Foie Gras Doughnut Leaves Dunkin's in Dust
Most outrageous doughnut ever? Could be California's foie gras fritter.
June 5, 2013 -- A foie gras-filled doughnut will make its debut Friday in California. Homer Simpson, meet Emperor Nero.
"The Foie Bomb" (as it's called) is a creation of Psycho Donuts with stores in Campbell and San Jose, south of San Francisco. The Foie Bomb's debut, like that of Dunkin Donuts' Glazed Donut Breakfast Sandwich, coincides with National Doughnut Day. Apart from that, however, the two creations could not be more unalike.
The mass-produced Glazed Donut Sandwich will become, says Dunkin, part of its permanent menu. Suggested retail price: $2.99.
The Bomb -- delicate and hand-made -- will exist only while supplies last, perhaps only for a day, like a liver butterfly. Price: zero. It will be given away.

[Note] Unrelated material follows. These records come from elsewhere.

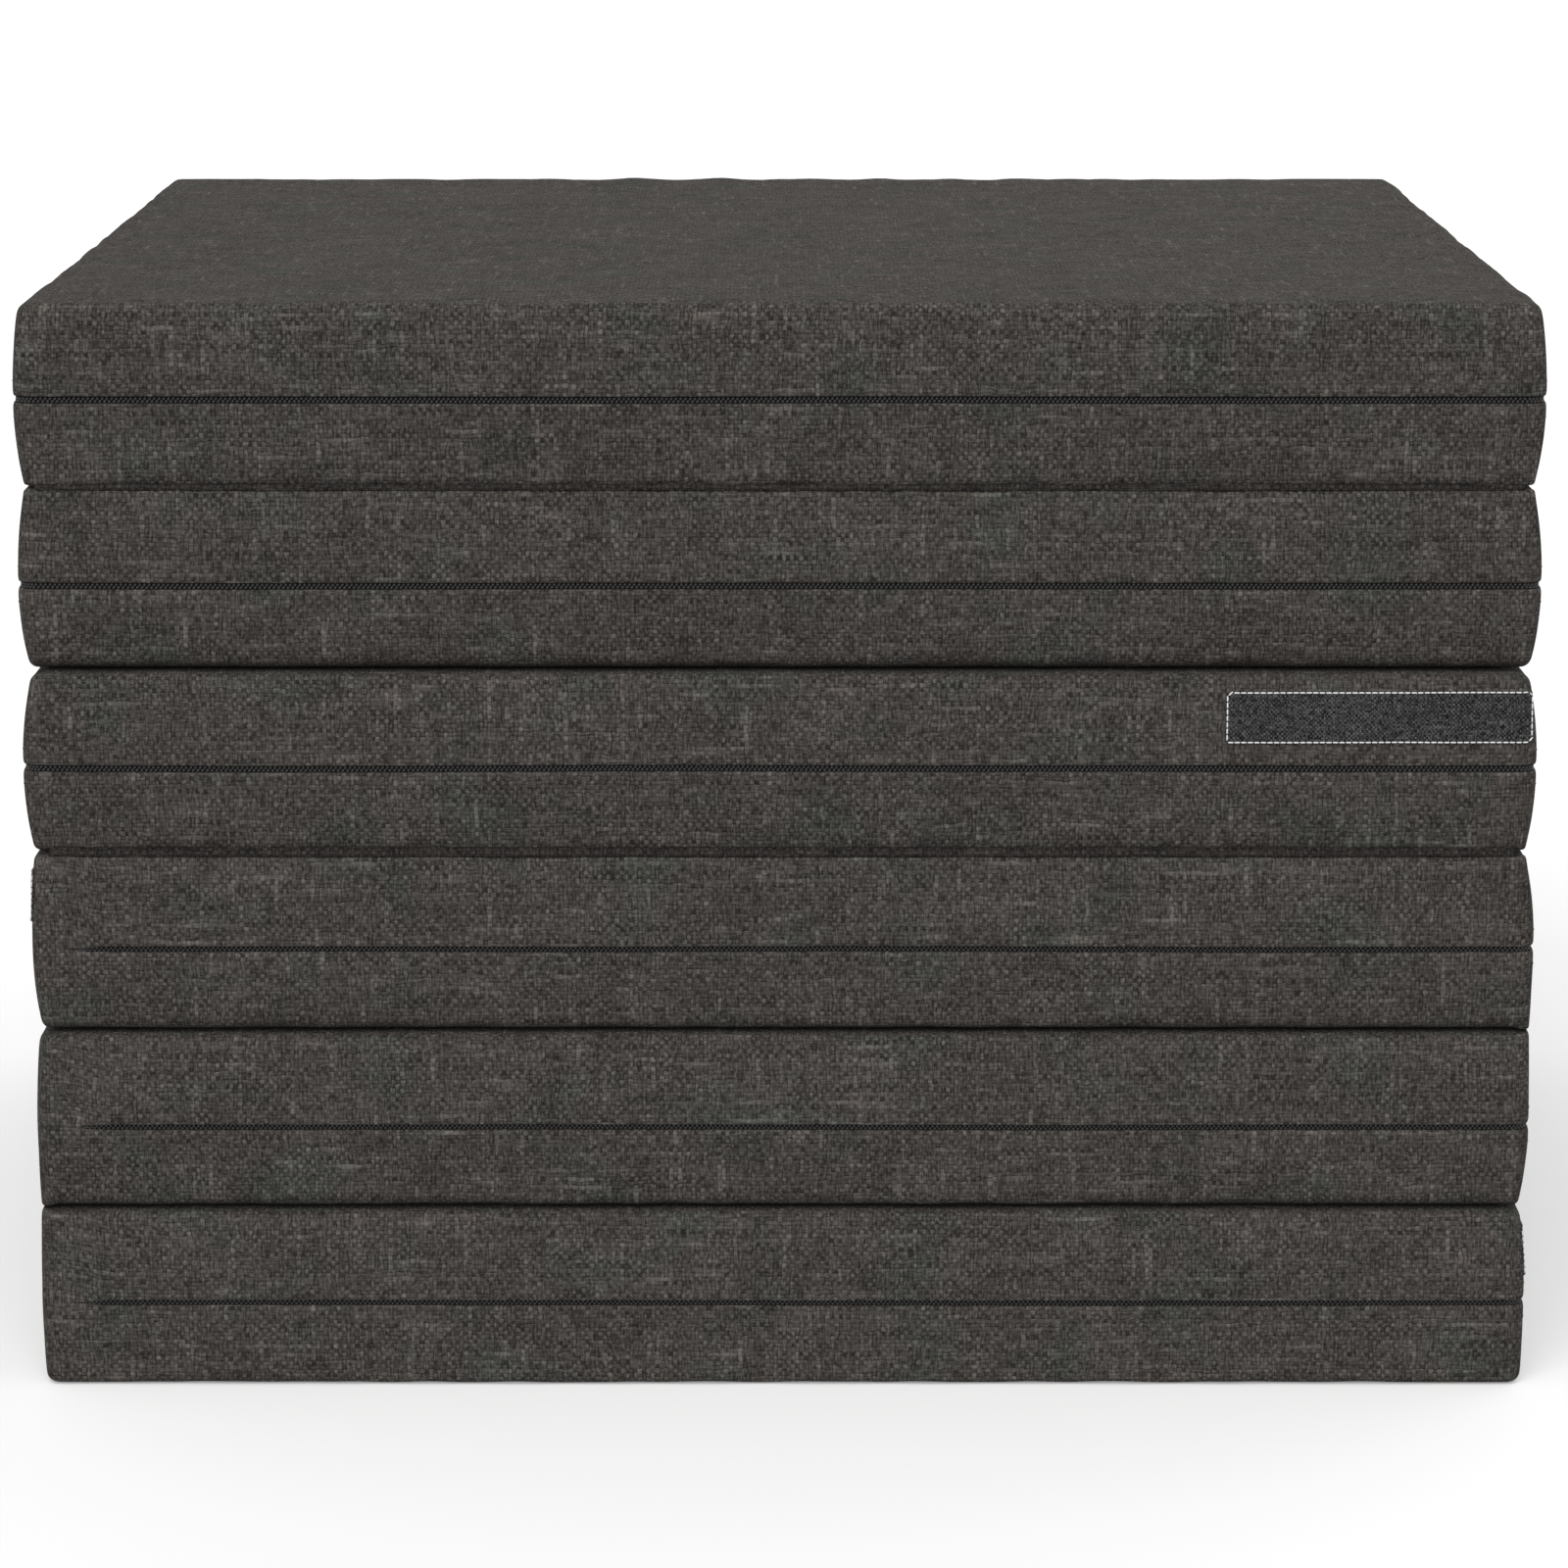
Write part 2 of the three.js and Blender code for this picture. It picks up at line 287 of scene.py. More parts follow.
def woven(name, pitch, dark, light, weave, sheen, roughness, patch=None):
    """Plain weave in UV metres: every crossing and every thread has its own tone, with fibres and slubs.

    weave holds the strengths. cross, tone, fibre, slub and cloud are those of the tones at a crossing, along
    a thread, in its fibres, in its thick places and over a hand's width. gap is that of the painted
    shade between threads, with a slight painted highlight on their crowns, warp upright against level
    threads, run the thread tones' frequency, jitter that of the threads' places, relief the bump's and skew
    that of the tones towards dark. patch is a colour that tints some areas."""
    n = Nodes(name)
    uv = n.add("ShaderNodeTexCoord").outputs["UV"]
    # thread coordinates: one thread to a unit, wandering slowly and jittering from thread to thread
    wander = n.times(n.centred(n.noise(n.scaled(uv, (28, 28, 1)))), 1.4)
    u, v = n.split(n.scaled(uv, (1 / pitch, 1 / pitch, 1)))
    u = n.plus(u, wander)
    v = n.plus(v, n.times(wander, 0.7))
    at = n.join(n.times(u, 0.55), n.times(v, 0.4))
    shake = n.add("ShaderNodeTexNoise", {"Vector": at, "Scale": 1.0, "Detail": 1.0})
    ju, jv = n.split(shake.outputs["Color"])
    u = n.plus(u, n.times(n.centred(ju), weave["jitter"]))
    v = n.plus(v, n.times(n.centred(jv), weave["jitter"]))
    warp, weft = n.math("FLOOR", u), n.math("FLOOR", v)
    over = n.math("MODULO", n.math("ABSOLUTE", n.plus(warp, weft)), 2.0)

    def either(a, b):
        """a where the upright thread is on top, b where the level one is."""
        return n.plus(b, n.times(over, n.minus(a, b)))

    # tones
    white = n.add("ShaderNodeTexWhiteNoise", {"Vector": n.join(warp, weft)}, noise_dimensions="2D")
    warp_tone = n.noise(n.join(n.times(warp, 7.31), n.times(v, weave["run"])), rough=0.6)
    weft_tone = n.noise(n.join(n.times(u, weave["run"]), n.times(weft, 5.77), 3.7), rough=0.6)
    warp_fibre = n.noise(n.join(n.times(u, 2.3), n.times(v, 0.42)), rough=0.7)
    weft_fibre = n.noise(n.join(n.times(u, 0.36), n.times(v, 2.3), 7.9), rough=0.7)
    thick_weft = n.noise(n.join(n.times(u, 0.06), n.times(weft, 9.77), 12.1), rough=0.6)
    slub = n.plus(n.ramp(thick_weft, 0.58, 0.78), n.ramp(warp_tone, 0.6, 0.8))
    cloud = n.noise(n.scaled(uv, (30, 22, 1)), detail=3.0, rough=0.6)
    level = n.times(n.centred(white.outputs["Value"]), weave["cross"])
    level = n.plus(level, n.times(n.centred(either(warp_tone, weft_tone)), weave["tone"]))
    level = n.plus(level, n.times(n.centred(warp_fibre), weave["fibre"]))
    level = n.plus(level, n.times(n.centred(weft_fibre), 0.6 * weave["fibre"]))
    level = n.plus(level, n.times(slub, weave["slub"]))
    level = n.plus(level, n.times(n.centred(over), weave["warp"]))
    level = n.plus(level, n.times(n.centred(cloud), weave["cloud"]))
    level = n.plus(level, 0.5 - 0.1 * weave["slub"], clamp=True)
    level = n.power(level, weave["skew"])
    # each thread is round across its width and dips at its ends
    across_warp = n.math("ABSOLUTE", n.centred(n.math("FRACT", u)))
    across_weft = n.math("ABSOLUTE", n.centred(n.math("FRACT", v)))
    across, along = either(across_warp, across_weft), either(across_weft, across_warp)
    height = n.minus(1.0, n.times(n.power(n.times(across, 2.0), 2.0), 0.8))
    height = n.minus(height, n.times(n.power(n.times(along, 2.0), 3.0), 0.4))
    # painted shade between the threads and a slight painted highlight on their crowns
    gap = n.ramp(height, 0.0, 0.8, 1 - weave["gap"], 1.0 + 0.25 * weave["gap"])
    colour = n.mix(level, (*dark, 1), (*light, 1))
    if patch:
        moved = n.add("ShaderNodeVectorMath", {0: uv, 1: (3.1, 1.7, 0)}, operation="ADD").outputs[0]
        where = n.ramp(n.noise(moved, 26.0), 0.5, 0.64)
        colour = n.mix(where, colour, n.mix(1.0, colour, (*patch, 1), "MULTIPLY"))
    colour = n.mix(1.0, colour, n.join(gap, gap, gap), "MULTIPLY")
    n.link(colour, n.shader.inputs["Base Color"])
    n.shader.inputs["Sheen Weight"].default_value = sheen
    n.shader.inputs["Sheen Roughness"].default_value = 0.5
    n.shader.inputs["Sheen Tint"].default_value = (0.75, 0.73, 0.7, 1)
    n.shader.inputs["Specular IOR Level"].default_value = 0.04
    rough = n.ramp(level, 0, 1, roughness - 0.08, min(1.0, roughness + 0.06))
    n.link(rough, n.shader.inputs["Roughness"])
    relief = n.plus(height, n.times(level, 0.8))
    n.link(n.bump(relief, 0.6, pitch * weave["relief"]), n.shader.inputs["Normal"])
    return n.material


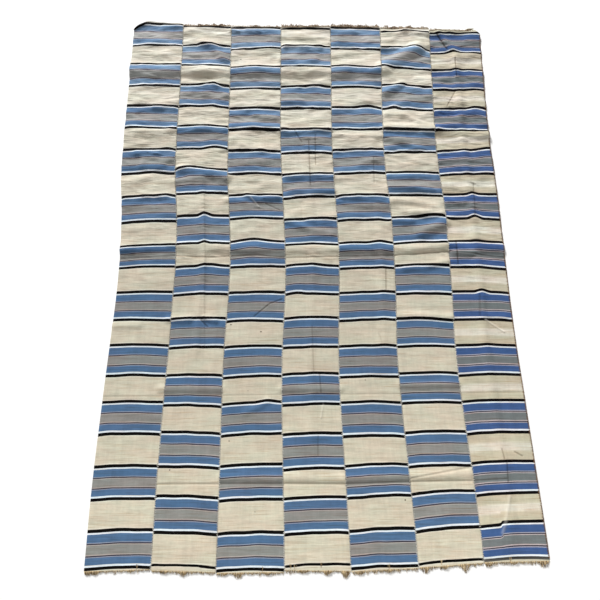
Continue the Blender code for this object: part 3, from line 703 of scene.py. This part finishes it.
def makeStripedCotton(name, lot):
    material, tree, shader = newMaterial(name, finish["roughness"], finish["specular"])
    threads = addNode(tree, "ShaderNodeUVMap", uv_map="threads").outputs[0]
    block, paintedCreaseShading = [addNode(tree, "ShaderNodeAttribute", attribute_name=kind).outputs["Fac"]
                    for kind in ("block", "paintedCreaseShading")]
    place = placeGroup(tree, stripeCoordinate, {"Block": block, "Threads": threads})
    ramp = addNode(tree, "ShaderNodeValToRGB", {0: place.outputs["Place"]})
    fillRamp(ramp.color_ramp, lot)
    striped = mixColour(tree, place.outputs["Line"], ramp.outputs[0], yarnColour(lot, "black"))
    tone = placeGroup(tree, yarnTone, {
        "Color": striped, "Threads": threads, "Painted Crease Shading": paintedCreaseShading, "Slubs": finish["slubs"],
        "Head Paling": finish["headPaling"][lot]})
    weave = placeGroup(tree, plainWeave, {"Threads": threads})
    creased = placeGroup(tree, wrinkles, {"Threads": threads})
    height = calc(tree, "ADD", times(tree, weave.outputs[0], finish["weaveDepth"]),
                  creased.outputs[0])
    bump = addNode(tree, "ShaderNodeBump", {"Height": height, "Strength": 1.0, "Distance": 1.0})
    tree.links.new(tone.outputs[0], shader.inputs["Base Color"])
    tree.links.new(bump.outputs[0], shader.inputs["Normal"])
    for socket, value in finish["sheen"].items():
        shader.inputs[socket].default_value = value
    return material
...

"We're planning on doing 100 of them, depending on how much foie gras mousse I can get," says Ron Levi, Psycho's Doctor of Donut Derangement, in charge of dreaming up new doughnuts.
The Bomb is a collaboration between Levi and Charlie Ayers, former executive chef for Google. The idea arose, Ayers tells ABC News, when the two "got thinking about what kind of outrageous thing we could do for National Doughnut Day."
And outrageous it is: The Bomb is a doughnut hole stuffed with foie gras mousse and pierced by a glass pipette containing balsamic gastrique, fig and honey. On its top rests a single sage leaf, salted and fried crisp.
The whole thing is small -- a single bite -- only half an ounce of dough. The eater pops it in his mouth, having first removed the pipette, whose contents he injects either into his mouth or into the center of the Bomb.
Levi describes the taste: "You have the unctuous fattiness of the mousse, in the center of a yeasty raised doughnut hole, and, on top of that, the honey-fig gastrique -- sweet, tangy and acidic. On top of that, the piece of fried sage, lightly salted with sea salt. The fattiness of the 'foie' and the herbaceousness of the sage -- as long as you get it all into your mouth, it's an experience the whole way through."
What does Ayers expect the public reaction to be?
"I expect some people will be very happy," he says, "and some not so."
Levi says phone calls have already started flooding in, "both pro-and anti-."
As for anti-, some Californians regard foie gras as synonymous with cruelty, since production of it entails the force-feeding of birds in order to enlarge their livers. In 2004, Californians passed a law prohibiting the practice, and the sale of any products resulting from it.
The law, however, says nothing about giving away foie gras for free, which is one reason the Bomb costs nothing.
"We researched the law," says Levi, "and we found we can legally give it away."
Ayers bristles at the prospect of anti-foie gras protesters: "How dare you tell people what they can and cannot eat? These are the same kind of people who are against same-sex marriage."
Paul Shapiro, spokesman for the Humane Society of the United States, calls Psycho's give-away "a PR stunt that makes a mockery of anti-cruelty law." The store, he tells ABC News, "sounds like it may be aptly named."
Psycho Donut, whose slogan is "Crazy Good!" has previously been the object of protests by mental health groups, including the National Alliance on Mental Illness, according to the San Jose Mercury News. NAMI's executive director, according to the News, complained that the shop would have been shut down, if it had played off any other disease than mental illness.
Psycho's menu includes a "Glazed and Confused" glazed doughnut, a "Cereal Killer" made with Cap'n Crunchberries, and the "Michael Jackson," whose description reads: "It's Bad! It's Dangerous! It's a chocolate cake donut that's become decidedly lighter."